Exactly the lines from the one that contains "tools = [hole_punch(first_hole_angle" to the one that contains "from mathutils import", both lines included, should be copied, and no others.

......

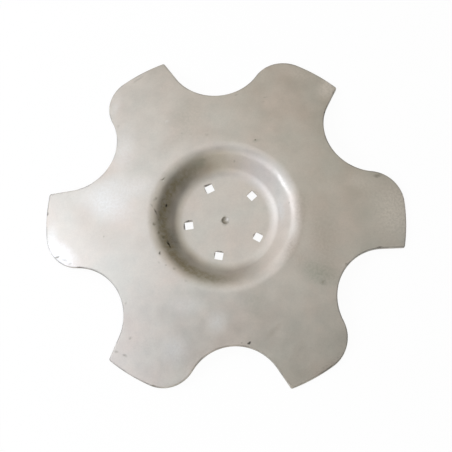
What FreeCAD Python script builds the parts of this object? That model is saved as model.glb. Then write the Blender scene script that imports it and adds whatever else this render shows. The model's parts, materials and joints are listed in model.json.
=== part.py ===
import FreeCAD, Part
import math
import os

from FreeCAD import Vector

# A harrow disc blade, pressed in one piece from a steel blank. It lies on its six tips with the
# convex side up. The origin is on the disc's axis, in the plane that the tips stand on.
# Lengths are in millimetres, and angles in degrees, anticlockwise as seen from above.

# Sheet and dish, where the dish radius is that of the upper, convex face
disc_diameter = 560.0
thickness = 6.0
dish_radius = 1063.0

# Cup: a round recess with a flat hub plate at its bottom. Its bends are given on their upper face,
# and hub_drop is how far the plate lies under the crown that the dish would have without a cup.
hub_drop = 35.7
plate_radius = 66.0
inner_bend_radius = 26.4
wall_slope = 43.0
outer_bend_radius = 27.4

# Rim: each lobe has a long outer edge, a round shoulder, a notch and a straight flank to the tip.
# The flank leans away from the radius that runs through the middle of its notch.
lobe_count = 6
first_notch_angle = 33.5
notch_depth = 80.2
notch_radius = 76.3
shoulder_radius = 52.5
flank_lean = 31.9
tip_corner_radius = 3.3
upper_edge_break = 0.8
lower_edge_break = 0.5

# Square holes for the hub bolts, each with a side across the line to the centre
hole_count = 5
hole_circle_diameter = 114.3
hole_side = 13.0
hole_corner_radius = 1.0
first_hole_angle = 44.1

# Centring dimple in the upper face of the plate
dimple_diameter = 12.0
dimple_depth = 2.4

# How far a cutting tool runs past the sheet, and what counts as no distance at all
overrun = 12.0
TINY = 0.01

UP = Vector(0, 0, 1)
ALONG_X = Vector(1, 0, 0)
AXIS_FOOT = Vector(0, 0, 0)
disc_radius = disc_diameter / 2
lower_dish_radius = dish_radius - thickness
notch_centre_radius = disc_radius - notch_depth + notch_radius


def polar(radius, angle):
    """Point in the XY plane at a radius and an angle."""
    turn = math.radians(angle)
    return Vector(radius * math.cos(turn), radius * math.sin(turn), 0)


def heading(vector):
    """The vector at unit length."""
    return Vector(vector).normalize()


def meet(start, direction, centre, radius):
    """Where the ray from a point leaves a circle about a centre."""
    way = heading(direction)
    gap = start - centre
    along = gap.dot(way)
    return start + way * (math.sqrt(along ** 2 - gap.dot(gap) + radius ** 2) - along)


def arc(centre, start, end):
    """The shorter arc about a centre, from start to end."""
    middle = heading(heading(start - centre) + heading(end - centre))
    return Part.Arc(start, centre + middle * (start - centre).Length, end).toShape()


def line(start, end):
    """A straight edge."""
    return Part.LineSegment(start, end).toShape()


def closed_face(edges):
    """A flat face inside a loop of edges."""
    return Part.Face(Part.Wire(Part.__sortEdges__(edges)))


# Heights. The tips stand on the plane z = 0 with their broken lower edge, and that small bevel
# takes away a little of the sheet's height, because the face slopes down to the rim.
rim_slope = math.asin(disc_radius / lower_dish_radius)
bevel_lift = lower_edge_break * math.sin(rim_slope)
dish_centre = UP * (-bevel_lift - lower_dish_radius * math.cos(rim_slope))
plate_top = dish_centre.z + dish_radius - hub_drop

# Bends of the cup, in the XZ plane. The outer one rolls into the dish at the crest.
slope = math.radians(wall_slope)
wall_way = Vector(math.cos(slope), 0, math.sin(slope))
wall_side = Vector(math.sin(slope), 0, -math.cos(slope))
inner_bend_centre = Vector(plate_radius, 0, plate_top + inner_bend_radius)
outer_bend_centre = meet(
    inner_bend_centre + wall_side * (inner_bend_radius + outer_bend_radius),
    wall_way,
    dish_centre,
    dish_radius - outer_bend_radius,
)
crest_way = heading(outer_bend_centre - dish_centre)


def section_line(depth):
    """Edges of the section at a depth under the upper face, from the axis to past the rim."""
    plate_end = inner_bend_centre - UP * (inner_bend_radius + depth)
    wall_foot = inner_bend_centre + wall_side * (inner_bend_radius + depth)
    wall_head = outer_bend_centre - wall_side * (outer_bend_radius - depth)
    crest = dish_centre + crest_way * (dish_radius - depth)
    reach = disc_radius + overrun
    end = dish_centre + Vector(reach, 0, math.sqrt((dish_radius - depth) ** 2 - reach ** 2))
    return [
        line(Vector(0, 0, plate_end.z), plate_end),
        arc(inner_bend_centre, plate_end, wall_foot),
        line(wall_foot, wall_head),
        arc(outer_bend_centre, wall_head, crest),
        arc(dish_centre, crest, end),
    ]


def pressed_sheet():
    """The pressed sheet while it is still round and larger than the blade."""
    upper = section_line(0.0)
    lower = section_line(thickness)
    axis_edge = line(lower[0].Vertexes[0].Point, upper[0].Vertexes[0].Point)
    outer_edge = line(upper[-1].Vertexes[-1].Point, lower[-1].Vertexes[-1].Point)
    section = closed_face(upper + lower + [axis_edge, outer_edge])
    return section.revolve(AXIS_FOOT, UP, 360)


def flank_side(turn):
    """Unit vector from the flank at a notch into its lobe, square to the flank."""
    return polar(1, turn + flank_lean + 90)


def tip_corner(turn):
    """Centre of the round at the tip after a notch."""
    beside = polar(notch_centre_radius, turn) + flank_side(turn) * (notch_radius + tip_corner_radius)
    return meet(beside, polar(1, turn + flank_lean), AXIS_FOOT, disc_radius - tip_corner_radius)


def lobe_edges(turn):
    """Outline from the last tip's round, over the lobe and the notch at turn, to the next tip."""
    notch = polar(notch_centre_radius, turn)
    reach = disc_radius - shoulder_radius
    bridge = shoulder_radius + notch_radius
    opening = math.acos(
        (reach ** 2 + notch_centre_radius ** 2 - bridge ** 2) / (2 * reach * notch_centre_radius)
    )
    shoulder = polar(reach, turn - math.degrees(opening))
    last_tip = heading(tip_corner(turn - 360 / lobe_count)) * disc_radius
    shoulder_start = heading(shoulder) * disc_radius
    shoulder_end = shoulder + heading(notch - shoulder) * shoulder_radius
    notch_bottom = notch - heading(notch) * notch_radius
    flank_start = notch + flank_side(turn) * notch_radius
    corner = tip_corner(turn)
    flank_end = corner - flank_side(turn) * tip_corner_radius
    return [
        arc(AXIS_FOOT, last_tip, shoulder_start),
        arc(shoulder, shoulder_start, shoulder_end),
        Part.Arc(shoulder_end, notch_bottom, flank_start).toShape(),
        line(flank_start, flank_end),
        arc(corner, flank_end, heading(corner) * disc_radius),
    ]


def rim_prism():
    """Everything inside the rim's outline, from below the sheet to above it."""
    edges = []
    for k in range(lobe_count):
        edges += lobe_edges(first_notch_angle + k * 360 / lobe_count)
    outline = closed_face(edges)
    outline.translate(UP * -overrun)
    return outline.extrude(UP * (plate_top + hub_drop + 2 * overrun))


def middle_normal(face):
    """Normal of a face in the middle of its parameters."""
    first_u, last_u, first_v, last_v = face.ParameterRange
    return face.normalAt((first_u + last_u) / 2, (first_v + last_v) / 2)


def rim_edges(blade, radius):
    """Edges where the cut rim meets the dish's upper or lower face, told by the face's radius."""
    found = []
    for face in blade.Faces:
        if abs(middle_normal(face).z) > TINY:
            continue
        for edge in face.Edges:
            middle = edge.valueAt((edge.FirstParameter + edge.LastParameter) / 2)
            if math.isclose((middle - dish_centre).Length, radius, abs_tol=TINY):
                found.append(edge)
    return found


def is_upright(edge):
    """Whether a straight edge runs along Z."""
    return math.isclose(abs(edge.tangentAt(edge.FirstParameter).z), 1, abs_tol=TINY)


def hole_punch(angle):
    """A square punch through the plate, with small rounds along its corners."""
    foot = Vector(-hole_side / 2, -hole_side / 2, plate_top - thickness - overrun)
    punch = Part.makeBox(hole_side, hole_side, thickness + 2 * overrun, foot)
    punch = punch.makeFillet(hole_corner_radius, [e for e in punch.Edges if is_upright(e)])
    punch.rotate(AXIS_FOOT, UP, angle)
    punch.translate(polar(hole_circle_diameter / 2, angle))
    return punch


def dimple_ball():
    """The ball that leaves the centring dimple. Its poles point along X, clear of the dimple."""
    half = dimple_diameter / 2
    radius = (half ** 2 + dimple_depth ** 2) / (2 * dimple_depth)
    return Part.makeSphere(radius, UP * (plate_top - dimple_depth + radius), ALONG_X)


def disc_blade():
    """The whole blade: pressed, trimmed, its rim's edges broken, then punched and dimpled."""
    blade = pressed_sheet().common(rim_prism())
    blade = blade.makeChamfer(upper_edge_break, rim_edges(blade, dish_radius))
    blade = blade.makeChamfer(lower_edge_break, rim_edges(blade, lower_dish_radius))
    tools = [hole_punch(first_hole_angle + k * 360 / hole_count) for k in range(hole_count)]
    return blade.cut(tools + [dimple_ball()]).Solids[0]


os.makedirs("parts", exist_ok=True)
disc_blade().exportStep("parts/disc_blade.step")
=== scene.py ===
"""Looks of a harrow disc blade: one pressed steel sheet that lies on its six tips."""

import json
import logging
import math
from dataclasses import dataclass
from enum import Enum
from typing import Iterable, Union

import bmesh
import bpy
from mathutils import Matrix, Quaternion, Vector


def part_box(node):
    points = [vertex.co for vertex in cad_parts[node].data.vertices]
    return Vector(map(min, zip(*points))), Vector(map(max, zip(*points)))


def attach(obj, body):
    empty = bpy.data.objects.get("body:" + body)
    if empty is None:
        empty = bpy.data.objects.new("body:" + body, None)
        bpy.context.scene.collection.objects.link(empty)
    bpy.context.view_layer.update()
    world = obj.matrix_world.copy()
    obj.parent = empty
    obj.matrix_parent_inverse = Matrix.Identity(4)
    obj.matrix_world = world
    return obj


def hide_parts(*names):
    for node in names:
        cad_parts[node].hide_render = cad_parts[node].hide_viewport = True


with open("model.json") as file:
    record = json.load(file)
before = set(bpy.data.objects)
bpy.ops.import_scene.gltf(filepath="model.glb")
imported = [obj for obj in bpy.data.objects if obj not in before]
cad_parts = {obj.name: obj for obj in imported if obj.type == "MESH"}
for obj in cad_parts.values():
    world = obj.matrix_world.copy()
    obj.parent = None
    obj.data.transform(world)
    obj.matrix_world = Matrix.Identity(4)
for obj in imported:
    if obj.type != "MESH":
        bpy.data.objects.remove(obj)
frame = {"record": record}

LOG = logging.getLogger("disc_blade")
NODE = "disc_blade"
UP = Vector((0.0, 0.0, 1.0))
MM = 0.001
SECTION_MARKS = ("share", "depth", "inset", "edge")
EDGE_LINE = "edge_line"
Socket = bpy.types.NodeSocket
Value = Union[None, float, int, str, tuple, Socket, bpy.types.Material]


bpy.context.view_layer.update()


def arc_points(centre: Vector, start: Vector, end: Vector, steps: int) -> list[Vector]:
    """Points on the shorter arc about a centre, both ends included.

    Args:
        centre: Middle of the circle.
        start: First point of the arc.
        end: Last point of the arc.
        steps: How many equal parts the arc is cut into.

    Returns:
        One point more than there are steps.
    """
    spoke = start - centre
    turn = spoke.rotation_difference(end - centre)
    return [centre + Quaternion(turn.axis, turn.angle * k / steps) @ spoke for k in range(steps + 1)]


def line_points(start: Vector, end: Vector, steps: int) -> list[Vector]:
    """Points on a straight line, both ends included."""
    return [start.lerp(end, k / steps) for k in range(steps + 1)]


def ray_to_circle(start: Vector, way: Vector, radius: float) -> Vector:
    """Where a ray leaves a circle about the origin."""
    along = start.dot(way)
    return start + way * (math.sqrt(along ** 2 - start.length_squared + radius ** 2) - along)


def polar(radius: float, angle: float) -> Vector:
    """Point in the XY plane at a radius and an angle in radians."""
    return Vector((radius * math.cos(angle), radius * math.sin(angle), 0.0))


@dataclass(frozen=True)
class BladeSizes:
    """Sizes of the blade in metres and radians. The frame gives those that it states."""

    record: dict
    dish_radius: float = 1063.0 * MM
    hub_drop: float = 35.7 * MM
    plate_radius: float = 66.0 * MM
    inner_bend: float = 26.4 * MM
    wall_slope: float = math.radians(43.0)
    outer_bend: float = 27.4 * MM
    lobe_count: int = 6
    first_notch: float = math.radians(33.5)
    notch_depth: float = 80.2 * MM
    notch_radius: float = 76.3 * MM
    shoulder_radius: float = 52.5 * MM
    flank_lean: float = math.radians(31.9)
    tip_corner: float = 3.3 * MM
    upper_round: float = 0.8 * MM
    lower_round: float = 0.5 * MM
    hole_side: float = 13.0 * MM
    hole_corner: float = 1.0 * MM
    first_hole: float = math.radians(44.1)
    dimple_radius: float = 6.0 * MM
    dimple_depth: float = 2.4 * MM

    def mount(self, name: str) -> dict:
        """The record's mount of that name."""
        return next(mount for mount in self.record["mounts"] if mount["name"] == name)

    @property
    def disc_radius(self) -> float:
        """Radius of the circle that the lobes reach."""
        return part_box(NODE)[1].x

    @property
    def plate_top(self) -> float:
        """Height of the hub plate's upper face."""
        return self.mount("hub_seat")["pos_m"][2]

    @property
    def thickness(self) -> float:
        """Thickness of the sheet."""
        return self.plate_top - self.mount("hub_back")["pos_m"][2]

    @property
    def hole_circle(self) -> float:
        """Radius of the circle of bolt holes."""
        return self.mount("hub_bolts")["dims"]["pcd_mm"] / 2 * MM

    @property
    def hole_count(self) -> int:
        """Number of bolt holes."""
        return self.mount("hub_bolts")["dims"]["count"]

    @property
    def crown(self) -> float:
        """Height that the dish would reach on its axis without the cup."""
        return self.plate_top + self.hub_drop

    @property
    def dish_centre(self) -> float:
        """Height of the centre that both faces of the dish share."""
        return self.crown - self.dish_radius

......

## Task response
    tools = [hole_punch(first_hole_angle + k * 360 / hole_count) for k in range(hole_count)]
    return blade.cut(tools + [dimple_ball()]).Solids[0]


os.makedirs("parts", exist_ok=True)
disc_blade().exportStep("parts/disc_blade.step")
=== scene.py ===
"""Looks of a harrow disc blade: one pressed steel sheet that lies on its six tips."""

import json
import logging
import math
from dataclasses import dataclass
from enum import Enum
from typing import Iterable, Union

import bmesh
import bpy
from mathutils import Matrix, Quaternion, Vector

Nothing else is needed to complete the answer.